> What is asked
Read through the data and report every line in which the word "this" occurs.

(Entries with model source code)
-- BEGIN --
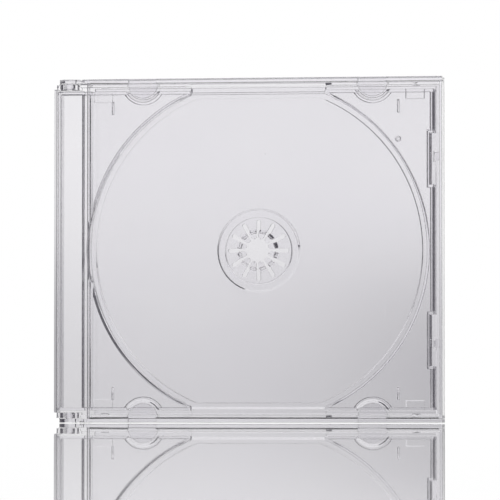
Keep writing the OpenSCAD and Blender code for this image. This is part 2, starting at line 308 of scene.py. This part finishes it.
def clear_polystyrene(name, groups, colour, shade, flow_scale, flow_height, scratches, dust):
    """Polished clear moulding: refracting body with slight absorption; the flow ripple bends what
    is seen through it, and scratches and dust are matt."""
    material, tree = new_material(name)
    out = tree.nodes.new("ShaderNodeOutputMaterial")
    shader = tree.nodes.new("ShaderNodeBsdfPrincipled")
    place = tree.nodes.new("ShaderNodeTexCoord").outputs["Object"]
    flow = place_group(tree, groups["flow"], Vector=place, Scale=flow_scale,
                       Colour=(*colour, 1), Shade=(*shade, 1))
    hairs = place_group(tree, groups["hairs"], Vector=place, Amount=scratches)
    specks = place_group(tree, groups["dust"], Vector=place, Share=dust)
    matt = math_node(tree, "MAXIMUM", hairs["Mask"], specks["Mask"], clamp=True)
    if name == "clear_tray":
        pin = place_group(tree, groups["pin"], Vector=place, Middle=(MARK[0], 0, MARK[1]),
                          Radius=MARK_DRAFT[0])
        matt = math_node(tree, "MAXIMUM", matt, pin["Mask"], clamp=True)
    link(tree, math_node(tree, "MULTIPLY", matt, 0.35), shader.inputs["Roughness"])
    dusty = blend_colours(tree, math_node(tree, "MULTIPLY", specks["Mask"], 0.6), flow["Colour"],
                          (0.55, 0.54, 0.56, 1))
    link(tree, dusty, shader.inputs["Base Color"])
    ripple = tree.nodes.new("ShaderNodeBump")
    ripple.inputs["Strength"].default_value = 1.0
    ripple.inputs["Distance"].default_value = flow_height
    link(tree, flow["Height"], ripple.inputs["Height"])
    link(tree, ripple.outputs["Normal"], shader.inputs["Normal"])
    shader.inputs["IOR"].default_value = IOR_POLYSTYRENE
    shader.inputs["Transmission Weight"].default_value = 1.0
    tree.links.new(shader.outputs["BSDF"], out.inputs["Surface"])
    volume = tree.nodes.new("ShaderNodeVolumeAbsorption")
    volume.inputs["Color"].default_value = (*CLEAR_VOLUME, 1)
    volume.inputs["Density"].default_value = VOLUME_DENSITY
    tree.links.new(volume.outputs["Volume"], out.inputs["Volume"])
    return material


def make_camera():
    """Long lens level with the case's foot, looking slightly up."""
    data = bpy.data.cameras.new("camera")
    data.sensor_width = SENSOR
    data.lens = FOCAL_PIXELS * SENSOR / PICTURE
    data.clip_start = 0.05
    data.clip_end = 50
    camera = bpy.data.objects.new("camera", data)
    bpy.context.scene.collection.objects.link(camera)
    heading = CAMERA_YAW + AIM_X
    camera.location = (
        CAMERA_DISTANCE * math.sin(CAMERA_YAW),
        -CAMERA_DISTANCE * math.cos(CAMERA_YAW),
        CAMERA_HEIGHT,
    )
    look = Vector((
        -math.sin(heading) * math.cos(PITCH),
        math.cos(heading) * math.cos(PITCH),
        math.sin(PITCH),
    ))
    camera.rotation_mode = "QUATERNION"
    camera.rotation_quaternion = look.to_track_quat("-Z", "Y")
    bpy.context.scene.camera = camera


def make_world():
    """White to the eye and to dull surfaces; seen through the case or mirrored in it, a pale
    screen behind that reaches far to the left and ends soon on the right, a dimmer one in
    front, and violet dusk elsewhere."""
    world = bpy.data.worlds.new("studio")
    bpy.context.scene.world = world
    world.use_nodes = True
    world.cycles.sampling_method = "NONE"
    tree = world.node_tree
    tree.nodes.clear()
    out = tree.nodes.new("ShaderNodeOutputWorld")
    shader = tree.nodes.new("ShaderNodeBackground")
    tree.links.new(shader.outputs["Background"], out.inputs["Surface"])
    place = tree.nodes.new("ShaderNodeTexCoord")
    split = tree.nodes.new("ShaderNodeSeparateXYZ")
    tree.links.new(place.outputs["Generated"], split.inputs["Vector"])
    x, y, z = (split.outputs[axis] for axis in "XYZ")

    def product(*values):
        result = values[0]
        for value in values[1:]:
            result = math_node(tree, "MULTIPLY", result, value)
        return result

    def total(a, b):
        return math_node(tree, "ADD", a, b)

    def rest(value):
        return math_node(tree, "SUBTRACT", 1.0, value)

    right = ramp(tree, math_node(tree, "SUBTRACT", product(y, SCREEN_RIGHT), x), 0.0, 0.06)
    left = ramp(tree, total(product(y, SCREEN_LEFT), x), 0.0, 0.5)
    low = ramp(tree, product(z, -1.0), -SCREEN_TOP, -0.8 * SCREEN_TOP)
    over = ramp(tree, z, *SCREEN_BOTTOM)
    rise = total(product(ramp(tree, z, *SCREEN_RISE), 1 - SCREEN_FOOT), SCREEN_FOOT)
    corner = product(ramp(tree, x, *CORNER_X), rest(ramp(tree, z, *CORNER_Z)), CORNER_LOSS)
    back = product(right, left, low, over, rise, rest(corner))
    front = ramp(tree, product(y, -1.0), 0.80, 0.90)
    side = ramp(tree, math_node(tree, "ABSOLUTE", x), 0.96, 0.985)
    level = total(back, total(product(front, FRONT_LEVEL), product(side, SIDE_LEVEL)))
    light = tree.nodes.new("ShaderNodeLightPath")
    first = math_node(tree, "LESS_THAN", light.outputs["Ray Depth"], 2.5)
    off_floor = product(light.outputs["Is Glossy Ray"], first, ramp(tree, y, -0.6, -0.25))
    plain = math_node(tree, "MAXIMUM", light.outputs["Is Camera Ray"], light.outputs["Is Diffuse Ray"])
    lit = math_node(tree, "MAXIMUM", level, math_node(tree, "MAXIMUM", plain, off_floor))
    link(tree, blend_colours(tree, lit, (*DUSK, 1), (*WHITE, 1)), shader.inputs["Color"])


def make_floor():
    """A glossy white sheet that ends not far behind the case."""
    mesh = bpy.data.meshes.new("floor")
    x, front, back = FLOOR_REACH
    corners = [(-x, -front, 0), (x, -front, 0), (x, back, 0), (-x, back, 0)]
    mesh.from_pydata([(a, b, -FLOOR_DROP) for a, b, _ in corners], [], [(0, 1, 2, 3)])
    floor = bpy.data.objects.new("floor", mesh)
    bpy.context.scene.collection.objects.link(floor)
    material, tree = new_material("floor_glossy_white")
    out = tree.nodes.new("ShaderNodeOutputMaterial")
    diffuse = tree.nodes.new("ShaderNodeBsdfDiffuse")
    diffuse.inputs["Color"].default_value = (0.95, 0.95, 0.95, 1)
    gloss = tree.nodes.new("ShaderNodeBsdfGlossy")
    gloss.inputs["Color"].default_value = (*WHITE, 1)
    gloss.inputs["Roughness"].default_value = 0.01
    fresnel = tree.nodes.new("ShaderNodeFresnel")
    fresnel.inputs["IOR"].default_value = 1.5
    mix = tree.nodes.new("ShaderNodeMixShader")
    tree.links.new(fresnel.outputs["Fac"], mix.inputs["Fac"])
    tree.links.new(diffuse.outputs["BSDF"], mix.inputs[1])
    tree.links.new(gloss.outputs["BSDF"], mix.inputs[2])
    tree.links.new(mix.outputs["Shader"], out.inputs["Surface"])
    mesh.materials.append(material)


def face_room(face):
    """For each edge of a flat face, its distance to the nearest edge that it doesn't touch."""
    near = np.array([v.co for v in face.verts])
    count = len(near)
    far = np.roll(near, -1, axis=0)
    line = far - near
    share = ((near[:, None] - near[None]) * line[None]).sum(2) / np.maximum((line * line).sum(1), 1e-18)
    foot = near[None] + np.clip(share, 0, 1)[..., None] * line[None]
    to_line = np.linalg.norm(near[:, None] - foot, axis=2)
    between = np.minimum(to_line, np.roll(to_line, -1, axis=0))
    between = np.minimum(between, between.T)
    step = np.abs(np.arange(count)[:, None] - np.arange(count)[None])
    between[(step < 2) | (step == count - 1)] = 1.0
    return between.min(1)


def corner_room(edge):
    """How far a round may reach along the edges that meet this one at a corner."""
    room = 1.0
    for vert in edge.verts:
        away = (edge.other_vert(vert).co - vert.co).normalized()
        for other in vert.link_edges:
            line = other.other_vert(vert).co - vert.co
            if other is not edge and line.dot(away) > -0.94 * line.length:
                room = min(room, line.cross(away).length)
    return room


def ring_of(point):
    """Radius about the hub's axis and height above the case's back face."""
    middle = (cad_box[0][2] + cad_box[1][2]) / 2
    return math.hypot(point.x - HUB_X, point.z - middle), cad_box[1][1] - point.y


def on_ring(point, radius, height):
    """Whether a point lies on a ring about the hub's axis."""
    at_radius, at_height = ring_of(point)
    return abs(at_radius - radius) < NEAR and abs(at_height - height) < NEAR


def on_line(point, x, height):
    """Whether a point lies on a line up the spine at this x and height above the back face."""
    return abs(point.x - x) < NEAR and abs(cad_box[1][1] - point.y - height) < NEAR


def draw_drafts(solid):
    """Moves the tray's rings and lines to their drafted places, in the plane that they lie in."""
    middle = (cad_box[0][2] + cad_box[1][2]) / 2
    for radius, height, drawn in TRAY_DRAFTS:
        for vert in [v for v in solid.verts if on_ring(v.co, radius, height)]:
            vert.co.x = HUB_X + (vert.co.x - HUB_X) * drawn / radius
            vert.co.z = middle + (vert.co.z - middle) * drawn / radius
    for x, height, drawn in STRIP_DRAFTS:
        for vert in [v for v in solid.verts if on_line(v.co, x, height)]:
            vert.co.x = drawn
    x, z, height = MARK
    radius, drawn = MARK_DRAFT
    for vert in solid.verts:
        reach = math.hypot(vert.co.x - x, vert.co.z - z)
        if reach < radius + NEAR and abs(cad_box[1][1] - vert.co.y - height) < NEAR:
            vert.co.x = x + (vert.co.x - x) * drawn / radius
            vert.co.z = z + (vert.co.z - z) * drawn / radius


def wanted_round(node_name, edge):
    """Size of the round on an edge: fine beside the hinge, by ring on the tray, usual elsewhere."""
    if node_name == "disc_tray":
        drawn = {(radius, height): end for radius, height, end in TRAY_DRAFTS}
        for radius, height, size in TRAY_ROUNDS:
            at = drawn.get((radius, height), radius)
            if all(on_ring(vert.co, at, height) for vert in edge.verts):
                return size
        low, high = FINGER_PLATE
        for face_height in (low, high):
            at = [ring_of(vert.co) for vert in edge.verts]
            if all(radius < FINGER_REACH and abs(height - face_height) < NEAR for radius, height in at):
                return FINGER_ROUND
        return ROUND
    for x, height, size in LID_ROUNDS if node_name == "lid" else BASE_ROUNDS:
        if all(on_line(vert.co, x, height) for vert in edge.verts):
            return size
    low, high = cad_box
    by_hinge = all(
        vert.co.x < low[0] + HINGE_REACH and min(vert.co.z - low[2], high[2] - vert.co.z) < HINGE_DEPTH
        for vert in edge.verts
    )
    return FINE_ROUND if by_hinge else ROUND


def rounded_copy(node_name, material):
    """The CAD node's shape, merged, with its moulded edges rounded."""
    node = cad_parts[node_name]
    piece_name = "clear_" + node_name
    mesh = node.data.copy()
    mesh.name = piece_name
    solid = bmesh.new()
    solid.from_mesh(mesh)
    bmesh.ops.remove_doubles(solid, verts=solid.verts, dist=MERGE)
    bmesh.ops.dissolve_limit(solid, angle_limit=FLAT, verts=solid.verts, edges=solid.edges)
    if node_name == "disc_tray":
        draw_drafts(solid)
        solid.normal_update()
    weights = solid.edges.layers.float.new("bevel_weight_edge")
    solid.edges.index_update()
    room = np.ones(len(solid.edges))
    for face in solid.faces:
        at = [loop.edge.index for loop in face.loops]
        room[at] = np.minimum(room[at], face_room(face))
    for edge in solid.edges:
        edge.smooth = edge.calc_face_angle() < SHARP
        if not edge.smooth:
            size = wanted_round(node_name, edge)
            free = min(size, 0.45 * min(room[edge.index], corner_room(edge)))
            edge[weights] = free / LARGEST_ROUND if free > 0.2 * size else 0.0
    for face in solid.faces:
        face.smooth = True
    solid.to_mesh(mesh)
    solid.free()
    mesh.materials.clear()
    mesh.materials.append(material)
    piece = bpy.data.objects.new(piece_name, mesh)
    bpy.context.scene.collection.objects.link(piece)
    bevel = piece.modifiers.new("rounded_edges", "BEVEL")
    bevel.limit_method = "WEIGHT"
    bevel.width = LARGEST_ROUND
    bevel.segments = 3
    bevel.use_clamp_overlap = False
    bevel.miter_outer = "MITER_SHARP"
    even = piece.modifiers.new("flat_faces_stay_flat", "WEIGHTED_NORMAL")
    even.mode = "FACE_AREA"
    even.weight = 100
    even.keep_sharp = True
    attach(piece, BODY_OF[node_name])
    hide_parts(node_name)
    return piece


def make_materials():
    """One clear polystyrene for each moulding, from the same three effects."""
    groups = {
        "flow": mould_flow_group(),
        "hairs": hairline_group(),
        "dust": dust_group(),
        "pin": pin_mark_group(),
    }
    return {
        "lid": clear_polystyrene("clear_lid", groups, (0.964, 0.96, 0.97), (0.956, 0.951, 0.964),
                                 22.0, 6e-6, 0.5, 0.012),
        "base": clear_polystyrene("clear_base", groups, (0.962, 0.957, 0.968), (0.955, 0.95, 0.962),
                                  18.0, 8e-6, 0.4, 0.008),
        "disc_tray": clear_polystyrene("clear_tray", groups, (0.96, 0.955, 0.966), (0.95, 0.945, 0.96),
                                       26.0, 1e-5, 0.25, 0.006),
    }


make_camera()
make_world()
make_floor()
for name, material in make_materials().items():
    rounded_copy(name, material)

scene = bpy.context.scene
scene.view_settings.view_transform = "Standard"
scene.cycles.max_bounces = 24
scene.cycles.transmission_bounces = 24
scene.cycles.glossy_bounces = 24
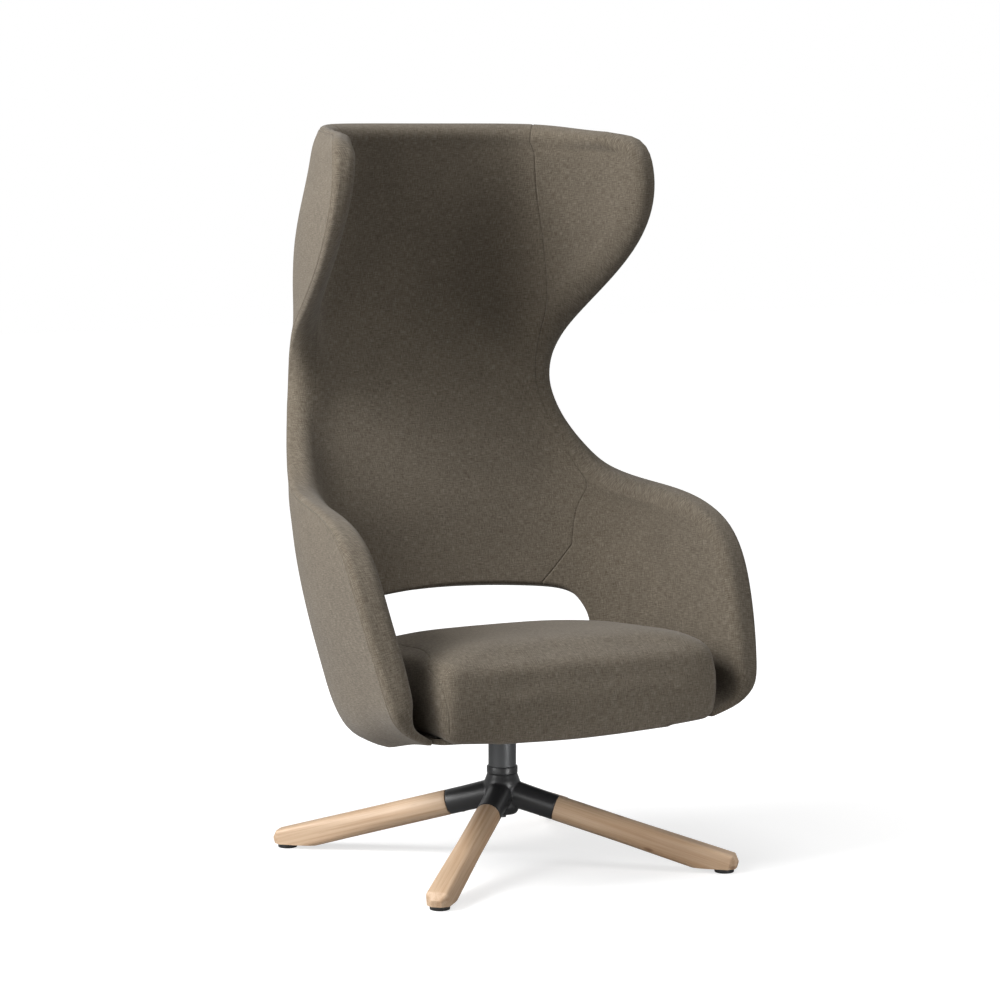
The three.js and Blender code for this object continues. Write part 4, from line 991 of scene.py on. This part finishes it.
-- END --
> Task result
Keep writing the OpenSCAD and Blender code for this image. This is part 2, starting at line 308 of scene.py. This part finishes it.
    """How far a round may reach along the edges that meet this one at a corner."""
    """Whether a point lies on a line up the spine at this x and height above the back face."""
The three.js and Blender code for this object continues. Write part 4, from line 991 of scene.py on. This part finishes it.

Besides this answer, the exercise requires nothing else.